The U.S. Senate voted yesterday to approve the concept of an Internet sales tax by an overwhelming 75-to-24 margin.

The vote was largely symbolic and non-binding, but its support has some wanting to bypass the committee process for the easy passage of the Marketplace Fairness Actaccording to The Verge.

The law, which opponents more accurately call the “National Internet Tax Mandate”, would allow states to demand sales taxes from online retailers.

More exactly, “the Marketplace Fairness Act grants states the authority to compel online and catalog retailers (“remote sellers”), no matter where they are located, to collect sales tax at the time of a transaction,” according to a lobbyist website supporting the idea.

In its current form, Internet retailers with less than $1 million in sales would be exempt, which at first glance seems palatable. But consider that if a retailer only makes a 10 percent profit margin, then they only take home $100K net profit before expenses. That’s hardly a large company with the resources to learn a new system or hire someone to handle the extra bookkeeping.

Even foreign retailers (no matter where they are located) will have to charge, account for, and remit sales taxes for customers who may reside in a participating U.S. state. It doesn’t matter that the retailer has no attachment to the customer’s state or country for that matter. Can anyone see how this may hinder commerce freedom for U.S. customers?

“Collecting sales tax is—or rather should be—simply part of selling online, just as it’s part of selling on Main Street,” argue the lobbyists, adding “Collecting sales tax? That’s just part of doing business.”

Furthermore, the customer must now pay sales tax on every single item they buy while residing in a certain state regardless of where they bought it from. The lobbyists say you should be okay with that because “As a consumer, the sales tax you pay funds projects and services in your community.”

Large e-tailers like Wal-Mart, Best Buy, Home Depot, and Target have lobbied for the tax. Of course, they also have brick-and-mortar storefronts, but their online sales have jumped in recent years.

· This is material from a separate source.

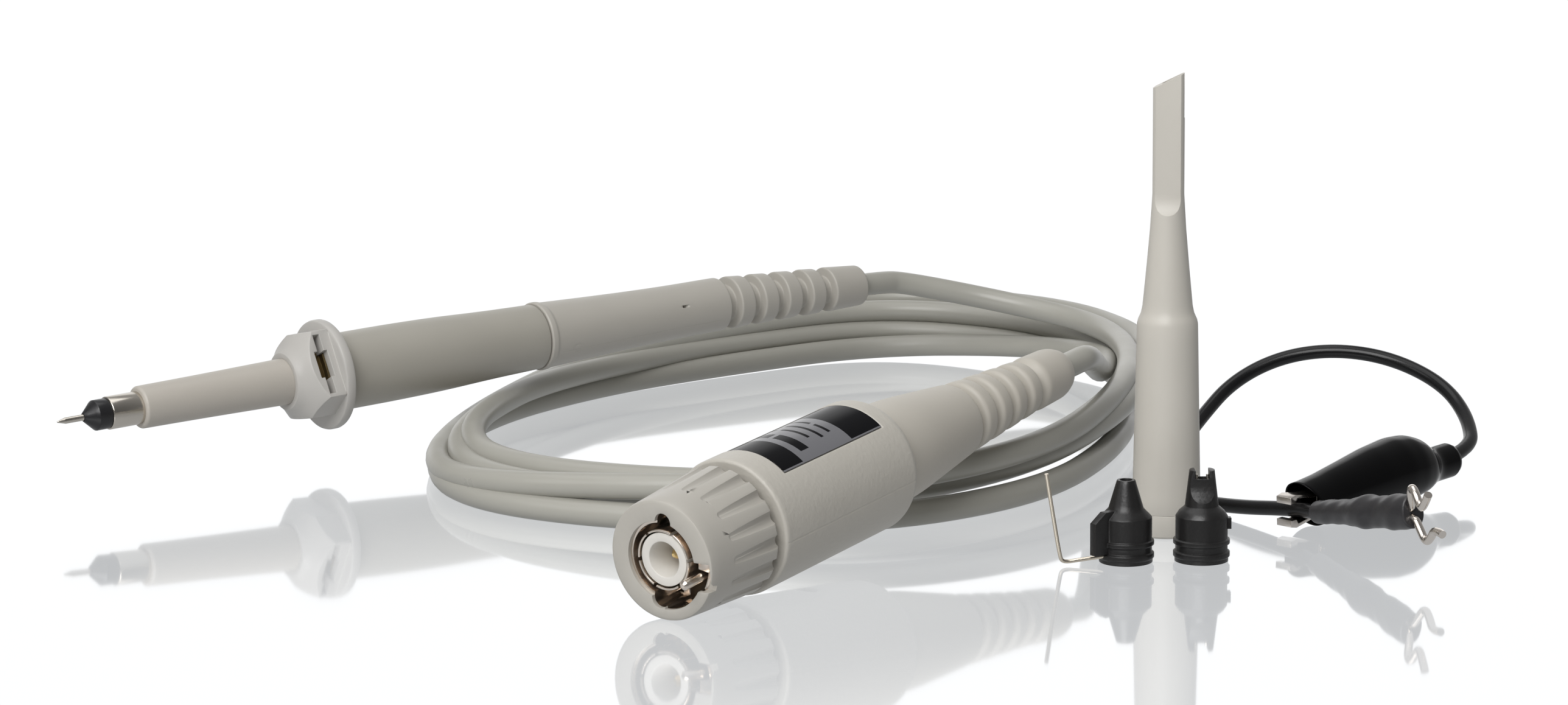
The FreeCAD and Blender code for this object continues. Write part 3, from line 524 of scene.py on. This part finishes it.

This new regulation tax is precisely how small businesses are regulated out of the brick-and-mortar marketplace. They start with small, seemingly reasonable requests which are sometimes quasi-voluntary like this proposal, then bit by bit the regulations become mandatory and they keep squeezing for more.

The lobbyists for this bill argue it will be good for all businesses. “Thousands of businesses are forced to do business at a competitive disadvantage because they have to collect taxes and online sellers do not, which in some states can mean a 5 to 10% price advantage,” they claim.

However, clearly they weren’t talking about small online retailers who employ untold millions of workers.

It’s dangerous to even open the door to this type of intrusion into the Internet free market. Internet entrepreneurs everywhere should be protesting this law.